The Consortium, composed of researchers at 11 clinical sites, will study the genetic basis of dilated cardiomyopathy (DCM) over the next five years. The study is called “Precision Medicine for Dilated Cardiomyopathy in European and African Ancestry.”
Dilated cardiomyopathy (DCM) is a condition in which the heart muscle weakens and the left ventricle enlarges.
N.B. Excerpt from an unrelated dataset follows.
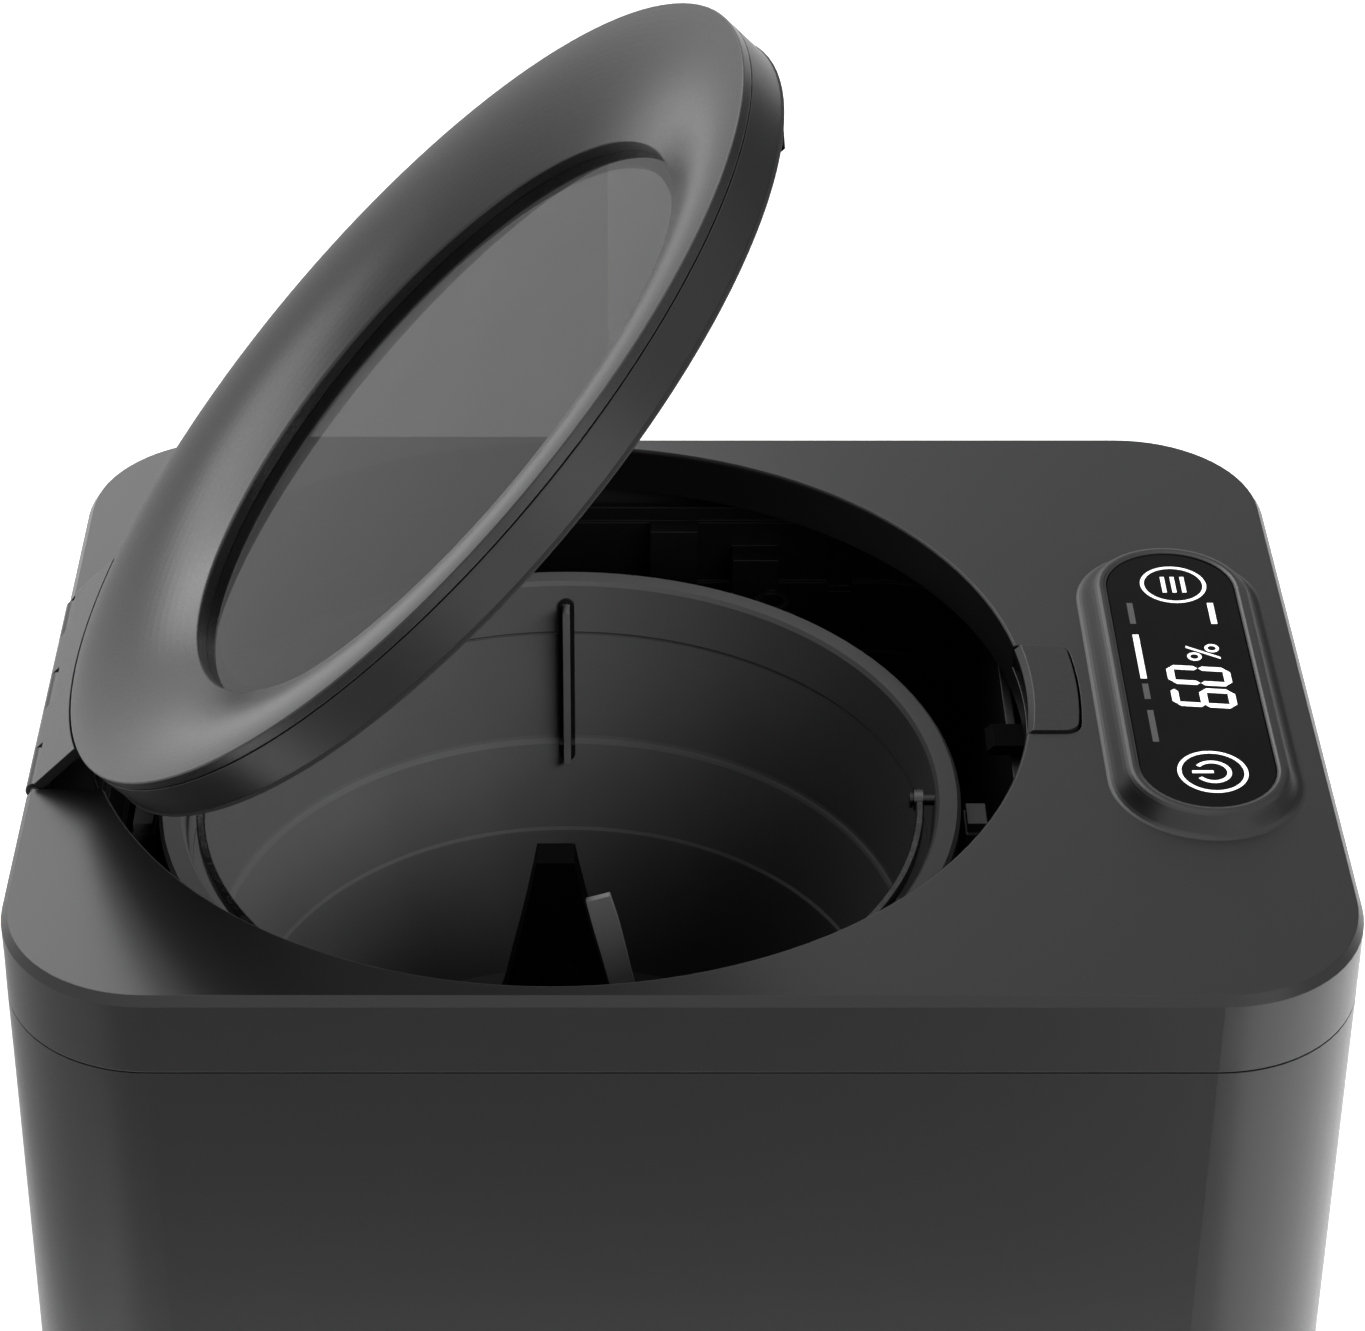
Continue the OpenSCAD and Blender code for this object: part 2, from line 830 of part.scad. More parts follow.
module latch_spring() {
    color("silver")
        translate([0, -104, deck_height - 13.4])
            rotate([90, 0, 0])
                coil(3, 0.35, 14, 6);
}

module latch_bracket() {
    z = deck_height;
    color("black") {
        box(-20, 20, -120, -93.5, z - 20.5, z - 18.1);
        box(-12, 12, -120, -118, z - 18.6, z - 9);
        for (s = [-1, 1])
            box(s > 0 ? 7.3 : -9.3, s > 0 ? 9.3 : -7.3, -120, -94.5, z - 18.6, z - 12.8);
        for (x = [-17, 17])
            translate([x, -112, z - 19])
                cylinder(r = 3, h = 16, $fn = 32);
    }
}

// Bucket and stirrer

// Inner wall from the seat up to the straight upper part, with a soft ledge at each step
wall_steps = [
    [seat_radius, seat_z], [seat_radius + 0.1, seat_z + 0.7], [seat_radius + 0.9, seat_z + 1.4],
    [belly_radius - 1.2, belly_z - 0.6], [belly_radius - 0.7, belly_z + 0.1],
    [belly_radius - 0.1, belly_z + 0.7], [belly_radius + 0.2, belly_z + 1.6]
];
mouth_edge = [mouth_radius, rim_z - 1.2];

module bucket_profile() {
    w = bucket_wall;
    zf = bucket_z;
    // The fill line is a fine groove in the straight upper part
    fill_z = deck_height - 48.5;
    top_step = wall_steps[len(wall_steps) - 1];
    fill_r = top_step[0] + (mouth_edge[0] - top_step[0]) * (fill_z - top_step[1]) / (mouth_edge[1] - top_step[1]);
    polygon(concat(
        [[9.05, zf + 20], [17.5, zf + 20], [19.5, zf + 18.5], [23, zf + 3], [26, zf], [78, zf],
         [82.5, zf + 1.6], [85, zf + 6]],
        wall_steps,
        [[fill_r - 0.04, fill_z - 0.4], [fill_r + 0.2, fill_z], [fill_r + 0.04, fill_z + 0.4]],
        [mouth_edge],
        [[mouth_radius + 0.8, rim_z],
         [rim_radius - 1, rim_z], [rim_radius, rim_z - 1], [rim_radius, rim_z - 4.5],
         [rim_radius - 1.3, rim_z - 4.5], [rim_radius - 1.3, rim_z - w], [mouth_radius + w, rim_z - w],
         [belly_radius + 0.2 + w, belly_z + 1.2], [belly_radius - 1.2 + w, belly_z - 1],
         [seat_radius + 0.9 + w, seat_z + 1], [seat_radius + w, seat_z - 0.4],
         [85 + w, zf + 5.4], [83.2, zf - 0.2], [78.6, zf - w], [24.4, zf - w], [21.6, zf + 1.6],
         [18.2, zf + 18.4], [9.05, zf + 18.4]]
    ));
}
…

DCM is the most common cause for patients needing a heart transplant and it is responsible for about one in three cases of heart failure.
“Newly diagnosed DCM is commonly labeled ‘idiopathic,’ or ‘cause unknown’,” said Hershberger, a heart failure and heart transplant cardiologist and director of the Division of Human Genetics at Ohio State’s Wexner Medical Center. “A consensus has emerged that DCM in close family members results from genetic disease, however most DCM is diagnosed in people who have no obvious family connection. We hypothesize almost all idiopathic DCM has a genetic basis.”
Hershberger also says proving this hypothesis will transform understanding of DCM and lay the foundation for precision medicine in DCM. Precision medicine seeks to prevent disease and improve medical practice using genetic information.
With the grant funding, the researchers will conduct cardiovascular phenotyping of 1,300 people with DCM and their 5,200 family members from across the United States. The team will determine the frequency of a familial link to DCM in patients of European and African ancestry, funded by the NHLBI. Funding from the NHGRI will add families of Hispanic ethnicity.
“We believe gathering race-specific data is critical to our understandings,” Hershberger said. “Far too often, minorities are under-represented in genetic studies.”
The team will also sequence the exomes (the approximate 20,000 genes in the human genome) of individuals with DCM and then return genetic results in a randomized study to learn how to improve family-based communication of genomic risk.
This new research is the latest development in more than 20 years of Hershberger and his team looking for ways to translate discoveries about DCM genetics into prevention and early treatment.
“We believe the new information derived from this study will help physicians understand DCM as a genetic disease. This new insight will help prevent DCM in family members and the morbidity and mortality from heart failure that follows,” Hershberger said.
Collaborating members of the Consortium include: Baptist Health South Florida, Cleveland Clinic, Houston Methodist Hospital, MedStar Health, Stanford Health Care, Tufts Medical Center, University of Maryland Medical Center, University of Mississippi Medical Center, University of Pennsylvania Health System and UW Medical Center/UW Medicine.
Additional collaborators include the departments of Genome Sciences and Bioethics and Humanities at the University of Washington and Nationwide Children’s Hospital.